## Task details
Quote only the lines from the line containing "# ---- stand" to the line containing "from typing import", with both of those lines included, please, exactly as written.

## Provided data
# # # #

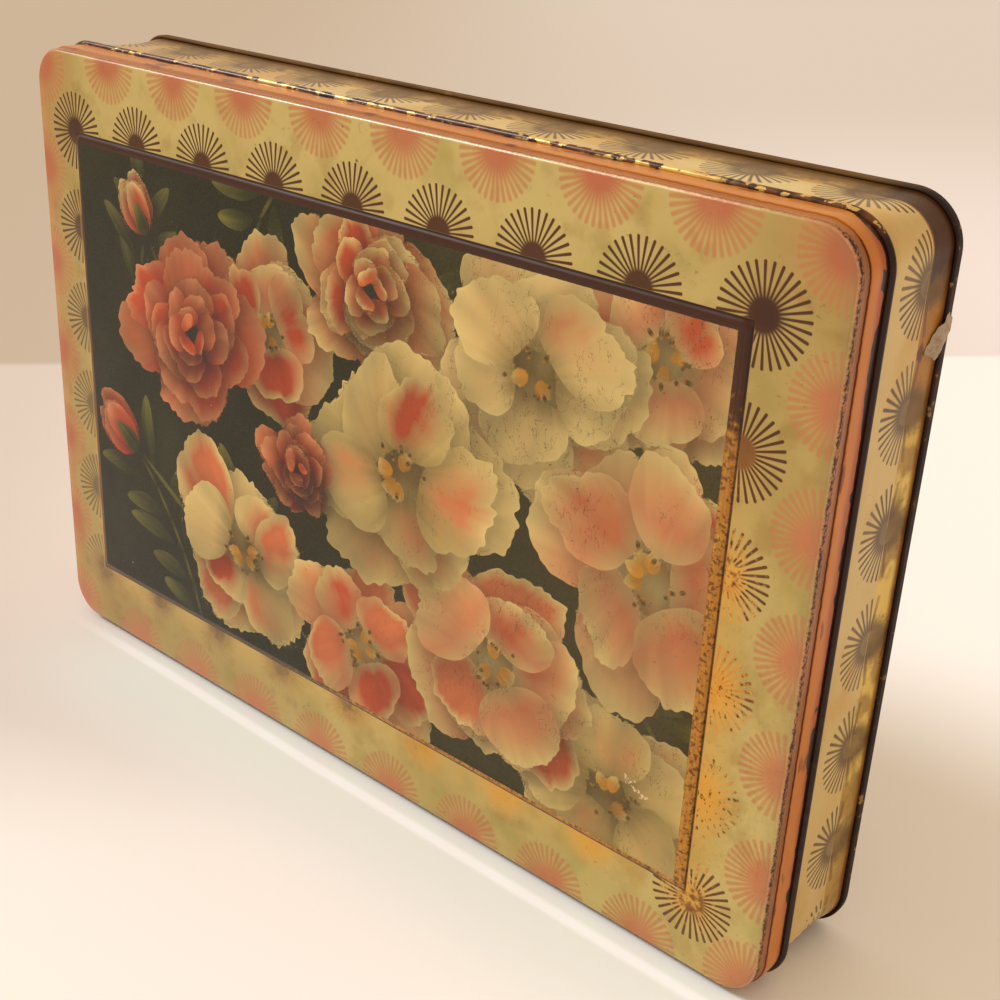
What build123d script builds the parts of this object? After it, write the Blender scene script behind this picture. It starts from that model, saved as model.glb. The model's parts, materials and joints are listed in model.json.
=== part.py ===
from build123d import *
from math import acos, cos, degrees, radians, sin
import os

# Shallow slip-lid tin for recipe cards, made from three pieces of tinplate.
#
# Each piece is drawn lying flat on its base, with the base rim at height 0 and the lid on top.
# A section of sheet is drawn for the right-hand side: x is the offset outwards from the lid's
# upright band, y is the height above the base rim. The section is then carried round the rounded
# rectangle of the tin. The finished pieces stand on the long edge, with the lid facing -Y.

# ---- sheet and clearances (mm) ----
sheet = 0.30              # thickness of the tinplate
lid_clearance = 0.30      # lid to body, all round and above the mouth
seam_play = 0.06          # between two layers folded into the base seam

# ---- plan of the tin ----
lid_length = 294.8        # over the lid's upright band
lid_width = 200.3
corner_radius = 11.5      # of the upright band
tin_depth = 44.0          # lid face to base rim

# ---- lid edge, band, skirt and rolled rim (bend radii are at the middle of the sheet) ----
edge_bend = 0.75          # bend radius between face and band
band_depth = 3.6          # face to the start of the step
step_out = 0.6            # how far the skirt stands out from the band
step_angle = 45.0
step_bend = 0.4
neck_bend = 0.75          # bend radius of the neck above the rolled rim
curl_diameter = 2.0       # rolled rim, over the outside
curl_depth = 12.1         # face to the middle of the rolled rim
curl_end_angle = 95.0     # where the rolled sheet ends, from straight out

# ---- raised picture panel on the lid ----
panel_length = 252.0
panel_width = 153.3
panel_corner = 3.0        # corner radius in plan
panel_raise = 0.7
panel_bevel = 1.6         # width of its sloping edge in plan
panel_shift_x = -1.6      # the press sets the panel slightly off centre
panel_shift_y = -0.5

# ---- body wall ----
hem_depth = 4.0           # inner leg of the hem at the mouth
hem_bend = 0.30
crease_height = 10.7      # base rim to the crease above the flared foot
crease_bend = 0.4
foot_lean_top = 5.0       # lean of the foot just under the crease
foot_lean_low = 10.5      # lean of the foot just above the seam

# ---- folded side seam of the wall, on the left short side ----
lock_width = 5.0
lock_layers = 3           # layers of sheet folded inside the wall
lock_corner = 0.3
lock_margin = 1.0         # from the crease, and from the hem
lock_line_width = 0.3     # fine line that shows outside
lock_line_depth = 0.12

# ---- double seam and base ----
seam_height = 2.96        # base rim to the top of the seam
hook_shortfall = 0.2      # from the tip of each hook to the fold that it points at
base_height = 3.55        # base rim to the inside face of the base
base_bend = 0.65          # bend radius between the flat and the chuck wall
bead_inset = 9.0          # chuck wall to the stiffening step of the base
bead_raise = 0.6
bead_bevel = 1.0
bead_corner = 6.0         # corner radius in plan

# ---- worked out: places of the middle of the sheet on the section ----
layer = sheet + seam_play
band_mid = -sheet / 2
wall_mid = -sheet - lid_clearance - sheet / 2
mouth_height = tin_depth - sheet - lid_clearance
curl_mid_radius = (curl_diameter - sheet) / 2
curl_x = band_mid + curl_mid_radius
lean_top = radians(foot_lean_top)
lean_low = radians(foot_lean_low)
foot_height = crease_height - seam_height - crease_bend * (sin(lean_top) + sin(lean_low))
foot_curve = foot_height / (sin(lean_low) - sin(lean_top))
foot_spread = foot_curve * (cos(lean_top) - cos(lean_low)) + crease_bend * (2 - cos(lean_top) - cos(lean_low))
foot_mid = wall_mid + foot_spread
chuck_mid = foot_mid - layer
base_edge = chuck_mid - base_bend
fold_height = 2 * layer + sheet / 2
seam_fold_height = seam_height - layer - sheet / 2


def sheet_section(start, heading, *moves):
    """Section of sheet that follows runs and bends of its middle line.

    A number is a straight run. A pair is a bend: its angle, positive to the left, and its radius.
    """
    point, way = Vector(*start), heading
    left, right = [], []
    for move in moves:
        forward = Vector(1, 0).rotate(Axis.Z, way)
        across = Vector(0, sheet / 2).rotate(Axis.Z, way)
        if isinstance(move, tuple):
            angle, radius = move
            side = 1 if angle > 0 else -1
            centre = point + Vector(0, side * radius).rotate(Axis.Z, way)
            left.append(CenterArc(centre, radius - side * sheet / 2, way - 90 * side, angle))
            right.append(CenterArc(centre, radius + side * sheet / 2, way - 90 * side, angle))
            way += angle
            point = centre - Vector(0, side * radius).rotate(Axis.Z, way)
        else:
            end = point + forward * move
            left.append(Line(point + across, end + across))
            right.append(Line(point - across, end - across))
            point = end
    caps = [Line(left[0] @ 0, right[0] @ 0), Line(left[-1] @ 1, right[-1] @ 1)]
    return Plane.XZ * make_face([line.edge() for line in left + right + caps])


def carried_round(section):
    """Ring made by a section carried along four straight sides and round four corners."""
    side_x = lid_length / 2 - corner_radius
    side_y = lid_width / 2 - corner_radius
    pieces = []
    for turn, reach, run in ((0, lid_length / 2, side_y), (90, lid_width / 2, side_x)):
        straight = extrude(Pos(reach, 0, 0) * section, run, dir=(0, 1, 0), both=True)
        pieces += [Rot(0, 0, turn) * straight, Rot(0, 0, turn + 180) * straight]
    quarter = revolve(Pos(corner_radius, 0, 0) * section, Axis.Z, 90)
    for turn, way_x, way_y in ((0, 1, 1), (90, -1, 1), (180, -1, -1), (270, 1, -1)):
        pieces.append(Pos(way_x * side_x, way_y * side_y, 0) * Rot(0, 0, turn) * quarter)
    return pieces


def plan_slab(offset, top):
    """Flat sheet over the plan of the tin, offset from the lid's band, with its top at a height."""
    outline = RectangleRounded(
        lid_length + 2 * offset, lid_width + 2 * offset, corner_radius + offset
    )
    return Pos(0, 0, top - sheet) * extrude(outline, sheet)


def pressed_up(length, width, corner, bevel, rise):
    """Flat-topped block with sloping sides, as a press tool that raises a panel."""
    low = RectangleRounded(length, width, corner)
    high = RectangleRounded(length - 2 * bevel, width - 2 * bevel, corner - bevel)
    return loft([low, Pos(0, 0, rise) * high], ruled=True)


def lid():
    """Printed lid: raised panel, rounded edge, band, step, skirt, neck and rolled rim."""
    lean = radians(step_angle)
    slope_run = (step_out - 2 * step_bend * (1 - cos(lean))) / sin(lean)
    step_drop = 2 * step_bend * sin(lean) + slope_run * cos(lean)
    neck_turn = acos(1 - step_out / (neck_bend + curl_mid_radius))
    neck_drop = (neck_bend + curl_mid_radius) * sin(neck_turn)
    rim = sheet_section(
        (band_mid - edge_bend, tin_depth - sheet / 2),
        0,
        (-90, edge_bend),
        band_depth - edge_bend - sheet / 2,
        (step_angle, step_bend),
        slope_run,
        (-step_angle, step_bend),
        curl_depth - band_depth - step_drop - neck_drop,
        (-degrees(neck_turn), neck_bend),
        (180 + degrees(neck_turn) + curl_end_angle, curl_mid_radius),
    )
    tool = pressed_up(panel_length, panel_width, panel_corner, panel_bevel, panel_raise)
    face = plan_slab(band_mid - edge_bend, tin_depth)
    face += Pos(panel_shift_x, panel_shift_y, tin_depth) * tool
    face -= Pos(panel_shift_x, panel_shift_y, tin_depth - sheet) * tool
    return face + carried_round(rim)


def body_wall():
    """Wall of one strip: hem at the mouth, crease, flared foot and the hook inside the base seam."""
    hem_y = mouth_height - hem_bend - sheet / 2
    wall_ring = carried_round(
        sheet_section(
            (wall_mid - 2 * hem_bend, hem_y - hem_depth),
            90,
            hem_depth,
            (-180, hem_bend),
            hem_y - crease_height,
            (foot_lean_top, crease_bend),
            (foot_lean_low - foot_lean_top, foot_curve),
            (-foot_lean_low, crease_bend),
            seam_height - fold_height,
            (180, layer),
            seam_fold_height - hook_shortfall - fold_height,
        )
    )
    body = wall_ring[0] + wall_ring[1:]

    lock_low = crease_height + lock_margin
    lock_high = hem_y - hem_depth - lock_margin
    lock_depth = lock_layers * sheet
    inside = lid_length / 2 + wall_mid - sheet / 2
    lock = extrude(RectangleRounded(lock_depth + sheet, lock_width, lock_corner), lock_high - lock_low)
    body += Pos(-inside + (lock_depth - sheet) / 2, 0, lock_low) * lock
    line = Box(2 * lock_line_depth, lock_line_width, hem_y - crease_height)
    return body - Pos(-inside - sheet, 0, (hem_y + crease_height) / 2) * line


def bottom_panel():
    """Base: stiffened flat, chuck wall, and the seam rolled round the wall's hook."""
    seam = sheet_section(
        (base_edge, base_height - sheet / 2),
        0,
        (-90, base_bend),
        base_height - sheet / 2 - base_bend - fold_height,
        (180, 2 * layer),
        seam_fold_height - fold_height,
        (180, layer),
        seam_fold_height - fold_height - hook_shortfall,
    )
    bead_length = lid_length + 2 * (base_edge - bead_inset)
    bead_width = lid_width + 2 * (base_edge - bead_inset)
    tool = pressed_up(bead_length, bead_width, bead_corner, bead_bevel, bead_raise)
    flat = plan_slab(base_edge, base_height)
    flat += Pos(0, 0, base_height) * tool
    flat -= Pos(0, 0, base_height - sheet) * tool
    return flat + carried_round(seam)


# ---- stand the finished pieces on the long edge ----
overall_depth = tin_depth + panel_raise
half_height = lid_width / 2 + curl_x + curl_diameter / 2
standing = Location((0, overall_depth / 2, half_height), (90, 0, 0))

os.makedirs("parts", exist_ok=True)
for name, piece in (("lid", lid()), ("body_wall", body_wall()), ("bottom_panel", bottom_panel())):
    export_step(standing * piece, f"parts/{name}.step")
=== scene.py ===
"""Dressed recipe-card tin: printed lid with a floral panel, printed wall, seamed base and studio.

Every shape is worked out in millimetres with the tin lying on its base: x along the length, y
along the width and the height above the base rim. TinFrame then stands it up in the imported
model's frame. Materials are shader maths on those same places, so each print sits where it is.
"""

from __future__ import annotations

import json
import logging
from dataclasses import dataclass
from enum import Enum, IntEnum
from typing import Iterable, Iterator, Sequence

import bmesh
import bpy
import numpy as np
from mathutils import Matrix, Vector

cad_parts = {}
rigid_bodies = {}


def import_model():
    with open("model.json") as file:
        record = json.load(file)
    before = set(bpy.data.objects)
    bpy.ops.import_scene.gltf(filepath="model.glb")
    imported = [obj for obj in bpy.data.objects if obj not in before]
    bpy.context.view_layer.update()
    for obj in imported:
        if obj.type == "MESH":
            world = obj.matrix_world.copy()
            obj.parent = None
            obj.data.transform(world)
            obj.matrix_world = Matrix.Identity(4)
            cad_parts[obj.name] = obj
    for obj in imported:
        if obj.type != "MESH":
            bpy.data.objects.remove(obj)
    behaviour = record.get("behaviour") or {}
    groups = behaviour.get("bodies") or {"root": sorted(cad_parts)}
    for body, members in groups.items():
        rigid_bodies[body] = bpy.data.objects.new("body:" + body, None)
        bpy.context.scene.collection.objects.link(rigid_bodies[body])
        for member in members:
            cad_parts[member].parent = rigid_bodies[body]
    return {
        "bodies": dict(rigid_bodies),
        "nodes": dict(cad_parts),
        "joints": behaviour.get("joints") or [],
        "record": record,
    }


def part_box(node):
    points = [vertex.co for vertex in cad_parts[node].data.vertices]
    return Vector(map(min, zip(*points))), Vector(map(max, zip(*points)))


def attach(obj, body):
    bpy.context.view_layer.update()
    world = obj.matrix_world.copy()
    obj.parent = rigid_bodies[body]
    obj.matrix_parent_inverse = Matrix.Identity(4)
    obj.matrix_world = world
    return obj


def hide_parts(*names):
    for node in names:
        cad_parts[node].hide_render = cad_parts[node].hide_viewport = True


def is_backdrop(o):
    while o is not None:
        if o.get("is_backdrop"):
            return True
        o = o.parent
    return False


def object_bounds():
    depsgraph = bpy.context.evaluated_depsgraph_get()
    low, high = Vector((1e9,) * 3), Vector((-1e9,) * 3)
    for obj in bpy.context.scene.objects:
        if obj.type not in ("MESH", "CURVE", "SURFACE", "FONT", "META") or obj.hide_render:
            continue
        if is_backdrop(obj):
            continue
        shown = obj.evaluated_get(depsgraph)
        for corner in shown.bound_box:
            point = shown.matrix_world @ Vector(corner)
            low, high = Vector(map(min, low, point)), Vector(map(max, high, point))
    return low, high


Array = np.ndarray
Material = bpy.types.Material
Piece = bpy.types.Object
Socket = bpy.types.NodeSocket
Tree = bpy.types.NodeTree
Colour = tuple[int, int, int]
Move = float | tuple[float, float]
Ring = tuple[Array, float]

MM = 0.001
CHART = "section"
SHRUNK = (0.8, 0.55, 0.3, 0.08)
LOG = logging.getLogger("card_tin")


def linear(colour: Sequence[float]) -> Array:
    """Turns sRGB values of 0 to 255 into linear light.

    Args:
        colour: One colour, or an array whose last axis holds red, green and blue.

    Returns:
        Values of 0 to 1: the sRGB curve undone, in its straight and its power part.
    """
    share = np.asarray(colour, float) / 255
    return np.where(share <= 0.04045, share / 12.92, ((share + 0.055) / 1.055) ** 2.4)


# ---- the print ----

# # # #

## Solution for this problem
# ---- stand the finished pieces on the long edge ----
overall_depth = tin_depth + panel_raise
half_height = lid_width / 2 + curl_x + curl_diameter / 2
standing = Location((0, overall_depth / 2, half_height), (90, 0, 0))

os.makedirs("parts", exist_ok=True)
for name, piece in (("lid", lid()), ("body_wall", body_wall()), ("bottom_panel", bottom_panel())):
    export_step(standing * piece, f"parts/{name}.step")
=== scene.py ===
"""Dressed recipe-card tin: printed lid with a floral panel, printed wall, seamed base and studio.

Every shape is worked out in millimetres with the tin lying on its base: x along the length, y
along the width and the height above the base rim. TinFrame then stands it up in the imported
model's frame. Materials are shader maths on those same places, so each print sits where it is.
"""

from __future__ import annotations

import json
import logging
from dataclasses import dataclass
from enum import Enum, IntEnum
from typing import Iterable, Iterator, Sequence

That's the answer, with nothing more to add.